Fighting entropy, with this universe’s grim deterministic physics, is a lot like playing skeeball in a beachside arcade. You can practice and practice, but no matter how skilled you’ve become, the prize you’ll get for the tickets earned will always be worth less than if you’d taken your quarters to the store across the street and spent them directly. The problem is, the brief tiny sparks we are, we haven’t the capacity to step out of the arcade for a fair equivalent exchange. Maybe the gods receive such luxury, if so, good for them but I am no god and neither are you. All we get is this mostly-rigged game of skill where the very best we can do with a lifetime of technique is close the gap a little and lose less in that rotten swap than average. In the end, the house always wins.

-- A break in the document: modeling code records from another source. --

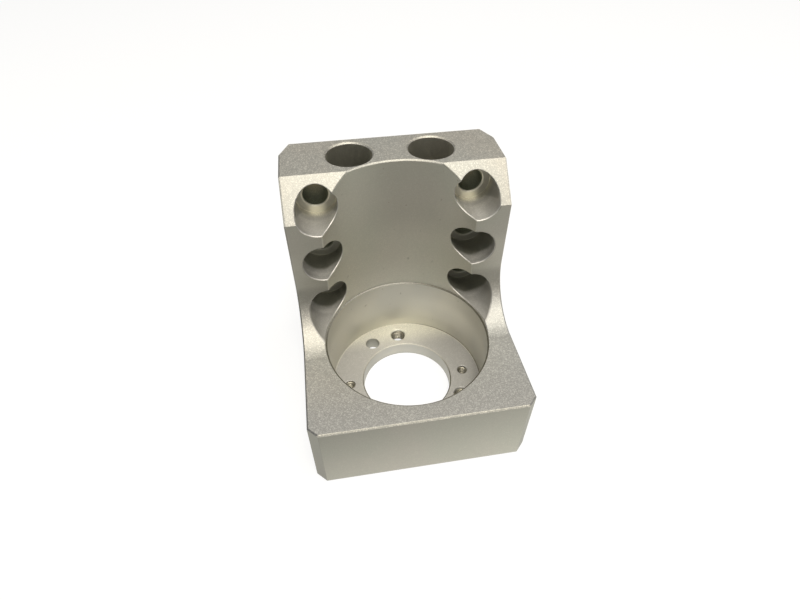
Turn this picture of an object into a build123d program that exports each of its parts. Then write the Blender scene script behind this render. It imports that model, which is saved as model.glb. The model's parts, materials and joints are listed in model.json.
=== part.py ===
from build123d import *
import os

# Machined aluminium bearing bracket: a square foot with a stepped bore, and a tall back wall
# hollowed to a half round on the bore's axis. Sizes are in millimetres. X runs across the
# bracket, Y from its front to its back and Z up. The origin is on the bore's axis, at the underside.

# Outline
width = 80.0
height = 90.0
foot_height = 31.5
wall_thickness = 35.0
slope_size = 12.0
foot_fillet = 20.0
front_corner = 3.5
back_corner_across = 3.5
back_corner_along = 7.5

# Broken edges: on the outside and the bores, and on the finer rims
edge_break = 0.5
fine_break = 0.3
break_angle = 90.0

# Stepped bore and centre hole on the vertical axis, and what is left round them
bore_radius = 31.0
centre_hole_radius = 18.25
floor_thickness = 6.0
front_thickness = 7.0
back_thickness = 18.5

# Holes on one circle in the floor of the bore
floor_circle_radius = 24.0
clamp_screw_count = 3
clamp_screw_angle = 90.0
clamp_thread_radius = 3.0
clamp_sink_radius = 3.4
jack_screw_count = 2
jack_screw_angle = 0.0
jack_thread_radius = 2.0
jack_sink_radius = 2.25
pin_count = 1
pin_angle = 120.0
pin_radius = 3.0

# Bores sunk in the top of the wall
top_bore_count = 2
top_bore_radius = 8.5
top_bore_depth = 60.0
top_bore_to_hollow = 1.3
top_bore_to_screw = 0.5

# Counterbored screw holes through the wall
column_inset = 11.5
row_count = 3
top_row_drop = 10.0
screw_hole_radius = 4.5
screw_head_radius = 7.5
screw_head_to_foot = 0.5
head_seat_thickness = 20.0

# Places that follow from the sizes above
half_width = width / 2
hollow_radius = bore_radius + edge_break
front_reach = bore_radius + front_thickness
back_reach = hollow_radius + back_thickness
wall_front = back_reach - wall_thickness
slope_top = wall_front + slope_size
fillet_start = wall_front - foot_fillet
head_seat = back_reach - head_seat_thickness
screw_side = half_width - column_inset
top_row = height - top_row_drop
low_row = foot_height + screw_head_to_foot + screw_head_radius
middle_row = (top_row + low_row) / 2
row_pitch = (top_row - low_row) / (row_count - 1)
top_bore_side = screw_side - screw_hole_radius - top_bore_to_screw - top_bore_radius
top_bore_reach = hollow_radius + top_bore_to_hollow + top_bore_radius
top_bore_place = (top_bore_reach**2 - top_bore_side**2) ** 0.5

with BuildPart() as bracket:
    # Right half, from the side view of foot and wall, with the large fillet between them
    with BuildSketch(Plane.YZ):
        with BuildLine():
            Polyline(
                (-front_reach, 0),
                (back_reach, 0),
                (back_reach, height),
                (slope_top, height),
                (wall_front, height - slope_size),
                (wall_front, foot_height),
                (-front_reach, foot_height),
                close=True,
            )
        make_face()
        inner_corner = vertices().sort_by_distance((0, wall_front, foot_height))[0]
        fillet(inner_corner, foot_fillet)
    extrude(amount=half_width)

    # Top view, with its cut corners
    with BuildSketch():
        with BuildLine():
            Polyline(
                (0, -front_reach),
                (half_width - front_corner, -front_reach),
                (half_width, front_corner - front_reach),
                (half_width, back_reach - back_corner_along),
                (half_width - back_corner_across, back_reach),
                (0, back_reach),
                close=True,
            )
        make_face()
    extrude(amount=height, mode=Mode.INTERSECT)

    # Outside edges broken, all but the obtuse ones of the corners, the slope and the fillet,
    # and those of the middle plane, where the halves join
    level_faces = bracket.faces().filter_by(Axis.Z)
    side_face = bracket.faces().sort_by(Axis.X)[-1]
    middle_face = bracket.faces().sort_by(Axis.X)[0]
    upright_edges = bracket.edges().filter_by(Axis.Z)
    wall_edges = upright_edges.filter_by_position(Axis.Y, fillet_start, slope_top)
    cross_edges = bracket.edges().filter_by(Axis.X)
    slope_edges = cross_edges.filter_by_position(Axis.Y, fillet_start, slope_top)
    outside_edges = level_faces.edges() + (side_face.edges() - upright_edges) + wall_edges
    chamfer(outside_edges - slope_edges - middle_face.edges(), edge_break)

    # Centre hole, bore and hollow, turned as one profile in front of the axis
    with BuildSketch(Plane.YZ):
        with BuildLine():
            Polyline(
                (0, 0),
                (-centre_hole_radius, 0),
                (-centre_hole_radius, floor_thickness - fine_break),
                (-centre_hole_radius - fine_break, floor_thickness),
                (-bore_radius, floor_thickness),
                (-bore_radius, foot_height - edge_break),
                (-hollow_radius, foot_height),
                (-hollow_radius, height),
                (0, height),
                close=True,
            )
        make_face()
    revolve(axis=Axis.Z, mode=Mode.SUBTRACT)

    # Screw holes through the wall, their heads let in from the front, with all rims broken
    with Locations(Plane.XZ.offset(front_reach)):
        with Locations((screw_side, middle_row)):
            with GridLocations(0, row_pitch, 1, row_count):
                CounterBoreHole(
                    screw_hole_radius, screw_head_radius, front_reach + head_seat
                )
    cut_edges = bracket.edges(Select.LAST)
    mouths = cut_edges.filter_by_position(Axis.Y, -front_reach, head_seat - edge_break)
    chamfer(mouths - cut_edges.filter_by(Axis.X) - cut_edges.filter_by(Axis.Y), fine_break)
    hollow_rim = bracket.edges().filter_by(GeomType.CIRCLE).sort_by(Axis.Z)[-1]
    chamfer(hollow_rim, edge_break)
    hole_rims = bracket.edges().filter_by(GeomType.CIRCLE).filter_by(Plane.XZ)
    chamfer(hole_rims.group_by(SortBy.RADIUS)[0], edge_break)

    # Left half, as the right one's mirror image
    mirror(about=Plane.YZ)

    # Floor holes: three tapped, two smaller tapped, and one for a pin
    with Locations((0, 0, floor_thickness)):
        with PolarLocations(floor_circle_radius, clamp_screw_count, clamp_screw_angle):
            CounterSinkHole(
                clamp_thread_radius, clamp_sink_radius, counter_sink_angle=break_angle
            )
        with PolarLocations(floor_circle_radius, jack_screw_count, jack_screw_angle):
            CounterSinkHole(
                jack_thread_radius, jack_sink_radius, counter_sink_angle=break_angle
            )
        with PolarLocations(floor_circle_radius, pin_count, pin_angle):
            Hole(pin_radius)

    # Bores in the top of the wall
    with Locations((0, top_bore_place, height)):
        with GridLocations(top_bore_side * 2, 0, top_bore_count, 1):
            CounterSinkHole(
                top_bore_radius, top_bore_radius + edge_break, top_bore_depth, break_angle
            )

bracket.part.label = "bracket"
os.makedirs("parts", exist_ok=True)
export_step(bracket.part, "parts/bracket.step")
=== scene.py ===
"""Dresses the machined aluminium bearing bracket and lights it as in its photograph."""

import functools
import json
import logging
import math
from dataclasses import dataclass
from enum import Enum
from typing import Optional, Union

import bpy
from mathutils import Matrix, Vector

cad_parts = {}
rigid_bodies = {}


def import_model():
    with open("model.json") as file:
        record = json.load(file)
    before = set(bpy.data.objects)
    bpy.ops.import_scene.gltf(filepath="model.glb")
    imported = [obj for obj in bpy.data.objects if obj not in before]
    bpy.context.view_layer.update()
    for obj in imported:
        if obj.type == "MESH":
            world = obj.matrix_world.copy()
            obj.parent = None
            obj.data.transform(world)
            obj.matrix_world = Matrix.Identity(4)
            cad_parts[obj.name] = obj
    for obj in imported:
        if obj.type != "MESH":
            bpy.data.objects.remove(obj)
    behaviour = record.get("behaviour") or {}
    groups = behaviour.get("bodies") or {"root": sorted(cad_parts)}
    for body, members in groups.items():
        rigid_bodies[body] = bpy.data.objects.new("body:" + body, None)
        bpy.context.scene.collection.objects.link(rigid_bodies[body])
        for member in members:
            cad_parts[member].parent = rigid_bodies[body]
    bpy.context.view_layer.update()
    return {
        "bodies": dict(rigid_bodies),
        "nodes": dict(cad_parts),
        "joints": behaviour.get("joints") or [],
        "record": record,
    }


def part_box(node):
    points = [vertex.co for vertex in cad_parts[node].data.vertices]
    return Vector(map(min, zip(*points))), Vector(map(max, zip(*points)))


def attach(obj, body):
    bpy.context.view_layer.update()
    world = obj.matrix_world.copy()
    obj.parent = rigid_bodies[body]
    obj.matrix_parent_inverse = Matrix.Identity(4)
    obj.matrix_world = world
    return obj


LOG = logging.getLogger("bracket")
MM = 0.001
# How far a mask's edge fades, in metres, and which share of a band fades at each of its ends
MASK_SOFTNESS = 0.0001
BAND_SOFTNESS = 0.1
NOISE_MEAN = 0.5

Colour = tuple[float, float, float]
Span = tuple[float, float]
Number = Union[float, "Signal"]

BLACK: Colour = (0.0, 0.0, 0.0)
WHITE: Colour = (1.0, 1.0, 1.0)


def shifted(span: Span, by: float) -> Span:
    """Moves both ends of a span."""
    return (span[0] + by, span[1] + by)


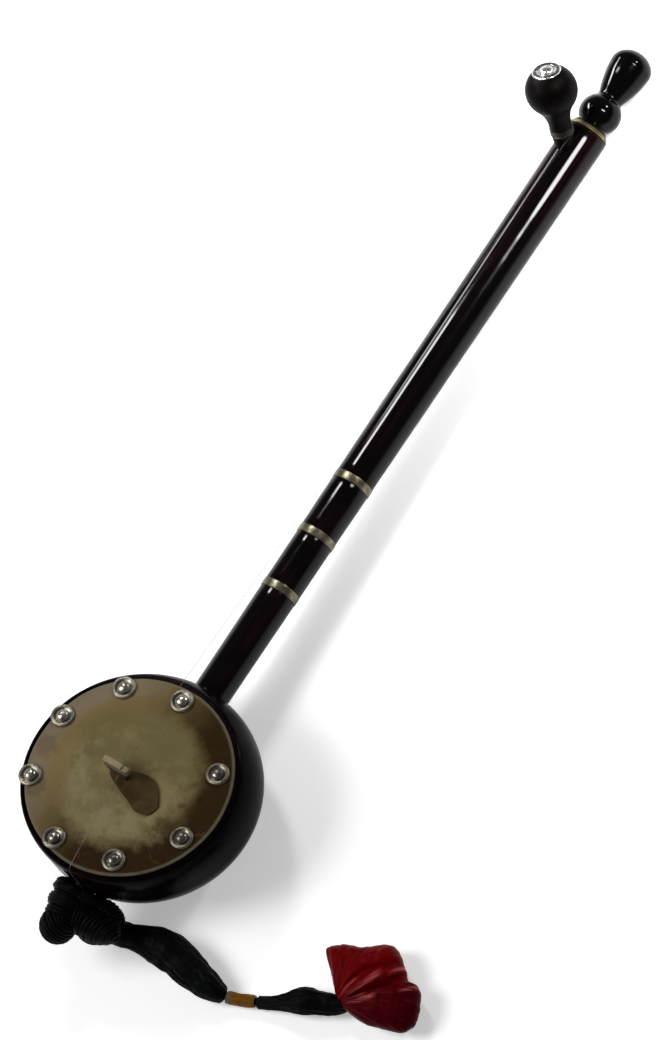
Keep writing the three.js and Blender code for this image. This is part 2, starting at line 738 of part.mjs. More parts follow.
function buildBridge() {
  const group = new THREE.Group();
  group.position.set(bridgePlaceX, bridgePlaceY, skinFace + fit + padThickness + fit);
  group.rotation.z = rad(bridgeTurn);
  const body = new THREE.Shape();
  body.moveTo(-bridgeFootWidth / 2, 0);
  body.lineTo(-bridgeArchWidth / 2, 0);
  body.quadraticCurveTo(-bridgeArchWidth / 4, bridgeArchHeight, 0, bridgeArchHeight);
  body.quadraticCurveTo(bridgeArchWidth / 4, bridgeArchHeight, bridgeArchWidth / 2, 0);
  body.lineTo(bridgeFootWidth / 2, 0);
  body.quadraticCurveTo(bridgeFootWidth / 2, bridgeHeight / 2, bridgeTopWidth / 2, bridgeHeight);
  body.lineTo(-bridgeTopWidth / 2, bridgeHeight);
  body.quadraticCurveTo(-bridgeFootWidth / 2, bridgeHeight / 2, -bridgeFootWidth / 2, 0);
  group.add(piece("bridge", stand(body, bridgeThickness), darkWood));

  const notchX = -bridgePlaceX;
  const shoulder = saddleHeight - saddleCrown;
  const crown = new THREE.QuadraticBezierCurve(
    v2(saddleWidth / 2, shoulder),
    v2(0, saddleHeight + saddleCrown),
    v2(-saddleWidth / 2, shoulder),
  );
  const strip = new THREE.Shape([v2(-saddleWidth / 2, 0), v2(saddleWidth / 2, 0), ...crown.getPoints(14)]);
  const notch = new THREE.CylinderGeometry(notchWidth / 2, notchWidth / 2, 3 * saddleThickness, 8);
  const notchZ = saddleHeight - notchDepth + notchWidth / 2;
  const saddle = solid(stand(strip, saddleThickness)).subtract(solid(notch.translate(notchX, 0, notchZ)));
  const saddleMesh = piece("bridge_saddle", surface(saddle), bone);
  saddleMesh.position.z = bridgeHeight + fit;
  group.add(saddleMesh);
  return group;
}

function buildPad() {
  const corners = padOutlineShares.map(([u, v]) => v3(padStart + u * padLength, v * padWidth, 0));
  const rim = new THREE.CatmullRomCurve3(corners, true, "centripetal").getPoints(36).slice(0, -1);
  const shape = new THREE.Shape(rim.map((point) => v2(point.x, point.y)));
  const leaf = new THREE.ExtrudeGeometry(shape, {
    depth: padThickness - 2 * padEase,
    bevelThickness: padEase,
    bevelSize: padEase,
    bevelOffset: -padEase,
    bevelSegments: 1,
  });
  return piece("bridge_pad", leaf.translate(0, 0, skinFace + fit + padEase), leather);
}

// The tassel lies on the table, so it is built upright and not in the leaning frame.
const cordPath = new THREE.CatmullRomCurve3(cordRoute.map(([x, y, z]) => v3(x, y, z)), false, "centripetal");
const cordLength = cordPath.getLength();
console.log(`tassel_cord: length ${cordLength.toFixed(1)} mm`);

const circle = (radius, sides) =>
  new THREE.Shape(
    Array.from({ length: sides }, (unused, k) => {
      const angle = (2 * Math.PI * k) / sides;
      return v2(radius * Math.cos(angle), radius * Math.sin(angle));
    }),
  );

function buildCord(radius) {
  return new THREE.ExtrudeGeometry(circle(radius, 10), { extrudePath: cordPath, steps: 40, bevelEnabled: false });
}

const cordBore = solid(buildCord(cordRadius + fit));

// A soft body on the cord between two places, its radius taken from shares along it and grown.
function cordBody(from, to, radius, shares, grown, sides) {
  const steps = 14;
  const points = [];
  for (let i = 0; i <= steps; i++) points.push(cordPath.getPointAt((from + ((to - from) * i) / steps) / cordLength));
  const bulge = new THREE.SplineCurve(shares.map((share, i) => v2(i, share)));
  return solid(tubeAlong(points, (share) => radius * bulge.getPoint(share).y + grown, sides));
}

function buildKnot() {
  const centre = v3(0, tailEnd, axisZ);
  let knot = null;
  for (const { centre: place, radii } of knotLobeShares) {
    const lobe = new THREE.SphereGeometry(1, 16, 10).scale(...radii.map((share) => share * knotSize));
    const lump = solid(lobe.translate(...place.map((share) => share * knotSize)).translate(...centre.toArray()));
    knot = knot ? knot.add(lump) : lump;
  }
  const bore = tailRadius + fit;
  const stub = [v2(0, 2 * tailEnd), v2(bore, 2 * tailEnd), v2(bore, 0), v2(0, 0)];
  stub[0].y = tailEnd - fit;
  stub[1].y = tailEnd - fit;
  knot = knot.subtract(solid(alongNeck(revolve(stub, 24))));
  const leaning = solid(surface(knot).applyMatrix4(leanMatrix));
  return piece("tail_knot", surface(leaning.subtract(cordBore)), blackSilk);
}

// The tuft: its outline in plan, domed above and below, thin at the neck.
function tuftBody(neck) {
  const corners = tuftOutlineShares.map(([u, v]) => v3(neck.x + u * tuftSize, neck.y + v * tuftSize, 0));
  const around = 40;
  const rim = new THREE.CatmullRomCurve3(corners, true, "centripetal").getPoints(around).slice(0, -1);
  const middle = rim.reduce((sum, point) => sum.add(point), v3(0, 0, 0)).divideScalar(around);
  const rings = 9;
  const spreadPower = 0.7;
  const positions = [];
  const index = [];
  const lift = (x, y, rise) => {
    const far = Math.min(1, Math.hypot(x - neck.x, y - neck.y) / (tuftFarShare * tuftSize));
    const swell = tuftNeckThicknessShare + (1 - tuftNeckThicknessShare) * Math.sin((far * Math.PI) / 2);
    return tuftLift + (tuftThickness / 2) * rise * swell;
  };
  positions.push(middle.x, middle.y, lift(middle.x, middle.y, -1));
  for (let r = 1; r < rings; r++) {
    const angle = -Math.PI / 2 + (Math.PI * r) / rings;
    const spread = Math.cos(angle) ** spreadPower;
    for (const point of rim) {
      const x = THREE.MathUtils.lerp(middle.x, point.x, spread);
      const y = THREE.MathUtils.lerp(middle.y, point.y, spread);
      positions.push(x, y, lift(x, y, Math.sin(angle)));
    }
  }
  const top = positions.length / 3;
  positions.push(middle.x, middle.y, lift(middle.x, middle.y, 1));
  const at = (r, k) => 1 + (r - 1) * around + (k % around);
  for (let k = 0; k < around; k++) {
    index.push(0, at(1, k + 1), at(1, k));
    for (let r = 1; r < rings - 1; r++) {
      index.push(at(r, k), at(r, k + 1), at(r + 1, k + 1), at(r, k), at(r + 1, k + 1), at(r + 1, k));
    }
    index.push(at(rings - 1, k), at(rings - 1, k + 1), top);
  }
  const geometry = new THREE.BufferGeometry();
  geometry.setAttribute("position", new THREE.Float32BufferAttribute(positions, 3));
  geometry.setIndex(index);
  return solid(geometry);
}

function buildTassel() {
  const upperEnd = wrapStart - tasselGap;
  const wrapEnd = wrapStart + wrapLength;
  const lowerStart = wrapEnd + tasselGap;
  const lowerEnd = lowerStart + lowerSleeveLength;
  const wrapEndShare = 1 - wrapEase / wrapRadius;
  const wrapShares = [wrapEndShare, 1, 1, 1, wrapEndShare];
  const upper = cordBody(sleeveStart, upperEnd, upperSleeveRadius, upperSleeveRadiusShares, 0, 16);
  const wrap = cordBody(wrapStart, wrapEnd, wrapRadius, wrapShares, 0, 14);
  const lower = cordBody(lowerStart, lowerEnd, lowerSleeveRadius, lowerSleeveRadiusShares, 0, 14);
  const round = cordBody(lowerStart, lowerEnd + tasselGap, lowerSleeveRadius, lowerSleeveRadiusShares, tasselGap, 14);
  const tuft = tuftBody(cordPath.getPointAt(lowerEnd / cordLength)).subtract(round);
  return [
    piece("tassel_cord", buildCord(cordRadius), blackSilk),
    piece("tassel_sleeve_upper", surface(upper.subtract(cordBore)), blackSilk),
    piece("tassel_wrap", surface(wrap.subtract(cordBore)), goldThread),
    piece("tassel_sleeve_lower", surface(lower.subtract(cordBore)), blackSilk),
    piece("tassel_tuft", surface(tuft.subtract(cordBore)), redSilk),
  ];
}

const tumbi = new THREE.Group();
tumbi.add(buildBowl(), ...buildTassel(), buildKnot());

const instrument = new THREE.Group();
instrument.applyMatrix4(leanMatrix);
instrument.add(buildSkin(), ...buildTacks(), buildNeck(), ...buildBands(), buildCollar(), buildFinial());
instrument.add(buildBridge(), buildPad(), buildString());
tumbi.add(instrument);

const peg = new THREE.Group();
peg.applyMatrix4(pegMatrix);
peg.add(...buildPeg(), buildWinding());
instrument.add(peg);

export default tumbi;
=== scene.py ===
import logging
import math
from dataclasses import dataclass, field
from enum import Enum
from functools import partial
from typing import Callable, Iterator, Sequence

import bmesh
import bpy
import numpy as np
from mathutils import Matrix, Vector
from mathutils.bvhtree import BVHTree


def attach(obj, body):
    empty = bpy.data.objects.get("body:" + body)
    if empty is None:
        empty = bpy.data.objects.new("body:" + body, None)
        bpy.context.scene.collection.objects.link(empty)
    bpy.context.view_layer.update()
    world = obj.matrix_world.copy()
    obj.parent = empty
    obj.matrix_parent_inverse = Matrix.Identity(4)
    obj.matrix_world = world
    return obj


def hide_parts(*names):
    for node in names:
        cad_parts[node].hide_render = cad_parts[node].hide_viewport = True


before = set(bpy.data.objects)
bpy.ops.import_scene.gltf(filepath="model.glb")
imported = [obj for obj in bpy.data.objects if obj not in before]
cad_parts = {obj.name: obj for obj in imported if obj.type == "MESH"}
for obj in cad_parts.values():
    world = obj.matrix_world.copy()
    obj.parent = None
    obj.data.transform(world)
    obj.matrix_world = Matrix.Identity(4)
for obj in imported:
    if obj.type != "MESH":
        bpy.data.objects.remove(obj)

log = logging.getLogger("tumbi")
logging.basicConfig(level=logging.INFO, format="%(name)s: %(message)s")

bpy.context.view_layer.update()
MM = 0.001
FULL_TURN = 2 * math.pi
ON_AXIS = 1e-6
Point = tuple[float, float, float]
Color = tuple[float, float, float]
Outline = list[tuple[float, float]]
Piece = bpy.types.Object
Socket = bpy.types.NodeSocket


# Sizes that the dressed pieces share with the solids, in millimetres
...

Any metaphor that works for you is fine, of course. Blackjack, maybe. The claw machine by the front door of some chain diner, perhaps. It’s skeeball for me because I was once a little boy from nowhere, playing skeeball at the Sylvan Beach arcade or The Enchanted Forest water park. I did so while imagining I was in a big city instead, at Coney Island, at the Santa Monica Pier, in some other place my television-saturated brain thought actually mattered. It took me half a lifetime to unlearn that, you know, to realize everywhere matters, everyone matters. That I, despite my own spectacular failure at the rigged game of dreams, matter. That blowing my handful of tickets on absolutely useless trinkets does not change that fact at all, either.

Christ, I’m in my goddamned forties, and I still sometimes forget that unlearning, in moments of pain, in moments of weakness. Chasing significance is the sucker bet of all sucker bets. Wasting your skeeballs trying to perfect the carom for those impossible hundred-point corners instead of hitting the rhythm for nailing the thirty-pointer straight up the middle and at least walking away with a workmanlike sense of accomplishment to go along with whatever cheap amusements we may gather along the way. We don’t get very long here, it seems as though everything outlives us except our dreams. When they pass this life before you, only then is your true self revealed.

Our battle against entropy, for lasting significance, for eternal life in bodies or in memories, is ultimately doomed, no matter how skilled you become with a crooked system, no matter how good you become at minimizing losses. If we could beat the house, the arcade or the casino or the universe would never stay in business for long. Their perseverance tells the tale completely.

But we’re stuck here anyway, so all we can do is whatever good we can manage while we slowly lose and try to have as much fun as we can with all the silly children’s games and all the chintzy prizes we might accrue before the coins inexorably run out.